Key Takeaways: Machine Learning for NFL Prediction

One-Page Reference


When ML Helps vs Struggles

ML Excels When: - High-dimensional data with unknown interactions - Non-linear relationships exist - Large datasets available - Rich feature engineering potential

ML Struggles When: - Limited data (~270 games/season) - High noise (σ ≈ 13.5 points) - Concept drift (team changes) - Overfitting risk high


Feature Categories

Category Examples Key Insight
Team Strength PPG, YPG, turnover margin Foundation of prediction
Recent Form Last N weeks performance Captures momentum
Situational Rest days, travel, divisional Context matters
Matchup Off vs Def strengths Specific advantages

Model Selection Guide

Model Strengths Weaknesses Use When
Gradient Boosting Captures non-linearity, handles mixed features Can overfit Default choice
Random Forest More stable, parallel training Slightly lower accuracy Need stability
Logistic Regression Interpretable, fast, baseline Misses non-linearity Baseline comparison
Neural Networks Captures complex patterns Needs more data Rich data (play-by-play)

Gradient Boosting Hyperparameters

Parameter Typical Range Effect
n_estimators 50-200 More = more complex
max_depth 3-6 Lower = simpler trees
learning_rate 0.05-0.2 Lower = more regularization
min_child_weight 10-50 Higher = less overfitting
subsample 0.7-0.9 Lower = more regularization
reg_alpha/lambda 0.5-2.0 L1/L2 regularization

Temporal Cross-Validation

NEVER randomly split NFL data!

Season 1 ──────────┐
Season 2 ──────────┼── Train
Season 3 ──────────┘
Season 4 ──────────── Test

Walk-Forward: - Predict one week at a time - Use only prior data for training - Realistic evaluation


Common Pitfalls

  1. Data Leakage: Using future info in features
  2. Overfitting: Train accuracy >> Test accuracy
  3. Small Sample: Too many features for data size
  4. Class Imbalance: Rare events need handling
  5. Feature Importance: Correlation ≠ causation

Overfitting Detection

If Train Accuracy - Test Accuracy > 10%: High concern
If Train Accuracy - Test Accuracy > 5%: Medium concern
Else: Acceptable

Solutions: - Reduce max_depth - Increase regularization - Fewer features - More training data


Ensemble Methods

Simple Average:

prediction = (model1 + model2 + model3) / 3

Weighted Average:

prediction = w1*model1 + w2*model2 + w3*model3
weights optimized on validation set

Stacking:

meta_features = [model1_pred, model2_pred, model3_pred]
final_pred = meta_model(meta_features)

Feature Engineering Tips

  1. Temporal Validity: Only use pre-game info
  2. Stability: Season aggregates > single games
  3. Differentials: Home - Away often better than raw
  4. Domain Knowledge: Football insight guides features
  5. Feature Selection: <30 features typically optimal

Evaluation Metrics

Metric Formula Target
Accuracy Correct / Total >60%
Brier Score mean((pred - actual)²) <0.220
Log Loss -mean(ylog(p) + (1-y)log(1-p)) <0.65
AUC Area under ROC >0.65

Quick Implementation

# 1. Feature Engineering
features = engineer.create_features(games, stats, week)

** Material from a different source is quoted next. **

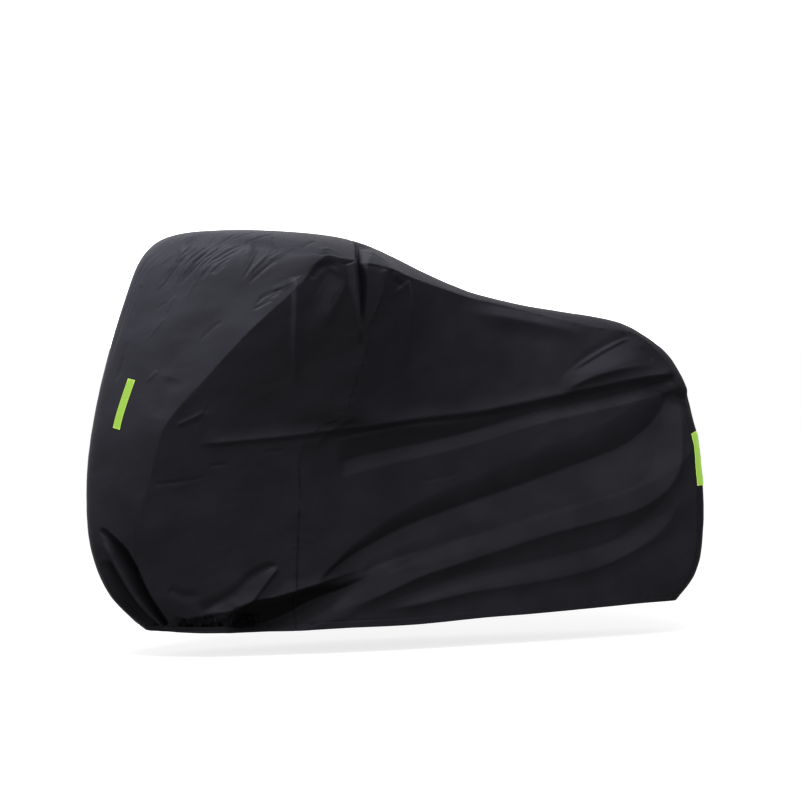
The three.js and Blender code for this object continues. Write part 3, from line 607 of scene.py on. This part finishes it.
def ends_run_out(fade, along):
    return smooth(-TINY, fade[0], along) * smooth(-TINY, fade[1], 1 - along)


def fold_depth(fold, places):
    """How far a fold lies inwards at each place (x, z)."""
    reach = max(np.max(fold.left), np.max(fold.right))
    near, far, along, offset, way = beside(traced(fold.path), places, reach)
    left = way[:, 0] * offset[:, 1] - way[:, 1] * offset[:, 0] > 0
    flank = np.where(left, spread(fold.left, along), spread(fold.right, along))
    far = np.hypot(far, fold.soft) - fold.soft
    keen = np.where(left, *fold.keen)
    rise = np.maximum(0, 1 - far / flank) ** keen
    depth = np.zeros(len(places))
    depth[near] = spread(fold.depth, along) * rise * ends_run_out(fold.fade, along)
    return depth


def crease_depth(crease, places):
    """How far a fine crease lies inwards at each place."""
    near, far, along, _, _ = beside(traced(crease.path), places, crease.width)
    soft = crease.width * CREASE_SOFT
    far = np.hypot(far, soft) - soft
    rise = np.maximum(0, 1 - far / crease.width) ** 2
    depth = np.zeros(len(places))
    depth[near] = crease.depth * rise * ends_run_out(CREASE_FADE, along)
    return depth


def with_echoes(rows):
    """The streaks of the nose and their echoes, which are uneven and the same each time."""
    draw = np.random.default_rng(ECHO_SEED)
    found = []
    for row in rows:
        path = np.array(row.path, float)
        across = unit(np.cross(np.gradient(path, axis=0), inward(path)))
        for k in range(-row.echoes, row.echoes + 1):
            shift = k * row.spacing * draw.uniform(*ECHO["shift"])
            drift = draw.uniform(-ECHO["drift"], ECHO["drift"]) * row.spacing * (k != 0)
            moved = path + (shift + np.linspace(0, drift, len(path)))[:, None] * across
            cut = draw.uniform(0, ECHO["cut"], 2) * (k != 0)
            keep = np.linspace(cut[0], 1 - cut[1], len(path)) * (len(path) - 1)
            moved = np.column_stack([np.interp(keep, np.arange(len(path)), moved[:, c]) for c in range(3)])
            share = draw.uniform(*ECHO["depth"]) if k else 1
            found.append(Crease(moved, row.depth * share, row.width * draw.uniform(*ECHO["width"])))
    return found


nose_creases = with_echoes(STREAKS)


def gather_depth(x, z):
    start, end, run_out = GATHERS["from"], GATHERS["to"], GATHERS["run_out"]
    within = smooth(start, start + run_out, x) * (1 - smooth(end - run_out, end, x))
    top = HEM_Z + GATHERS["tall"] * (1 + ripple("top of the gathers", x, z))
    low = 1 - smooth(top - GATHERS_TOP, top, z)
    over_edge = smooth(*(HEM_Z + height for height in GATHERS["edge"]), z)
    lean = x + ripple("lean of the gathers", x, z)
    fine = ripple("gather", lean, z) + ripple("fine gather", lean, z)
    return within * low * over_edge * (GATHERS["sunk"] + GATHERS["depth"] * fine)


def relief(p, near):
    """How far the cloth lies inwards of its plain surface, from all folds of its side."""
    x, z = p[:, 0], p[:, 2]
    places = p[:, [0, 2]]
    depth = gather_depth(x, z)
    for fold in NEAR_FOLDS if near else FAR_FOLDS:
        depth += fold_depth(fold, places)
    for crease in NEAR_CREASES if near else ():
        depth += crease_depth(crease, places)
    along, across = (a * x + b * z for a, b in WAVES_LIE)
    for wave in ("slow wave", "small wave"):
        depth += ripple(wave, along, across, 0 if near else 1)
    return depth


def painted_shade(p, near):
    """Painted shade: how much the colour is darkened, in the gathers and in folds that little light reaches.
    """
    places = p[:, [0, 2]]
    dark = GATHERS_PAINTED_SHADE * smooth(*GATHERS_PAINTED_SHADE_FROM, gather_depth(*places.T))
    for fold in NEAR_FOLDS if near else FAR_FOLDS:
        if fold.recess:
            flank = fold_depth(fold._replace(**{fold.recess.lit: 1}), places) / np.max(fold.depth)
            dark = np.maximum(dark, fold.recess.dark * smooth(*PAINTED_SHADE_FROM, flank))
    return dark


def seam_relief(off, along, shows):
    """The dip into a seam and the puckers beside it: off is the distance from it, along the place on it."""
    dip = np.exp(-((off / SEAM_WIDTH) ** 2))
    wave = ripple("pucker", along, off) + ripple("long pucker", along, off)
    at_seam = dip * (1 + ripple("depth of a seam", along, 0 * off))
    return shows * (SEAM_DIP * at_seam + PUCKER * wave * (np.exp(-off / PUCKER_REACH) - dip))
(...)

# 2. Train/Test Split (temporal!)
train = data[data['season'] < test_season]
test = data[data['season'] == test_season]

# 3. Model Training
model = XGBClassifier(max_depth=4, n_estimators=100)
model.fit(X_train, y_train)

# 4. Evaluate
preds = model.predict_proba(X_test)[:, 1]
brier = np.mean((preds - y_test) ** 2)

NFL-Specific Constraints

  • ~270 games/season limits complexity
  • High variance (σ ≈ 13.5) limits precision
  • Team changes require retraining
  • Market is efficient competition

Key Insight

Feature engineering matters more than algorithm choice. A simple model with thoughtful features often beats a complex model with raw data. Combine domain knowledge (football) with ML power (pattern finding) for best results.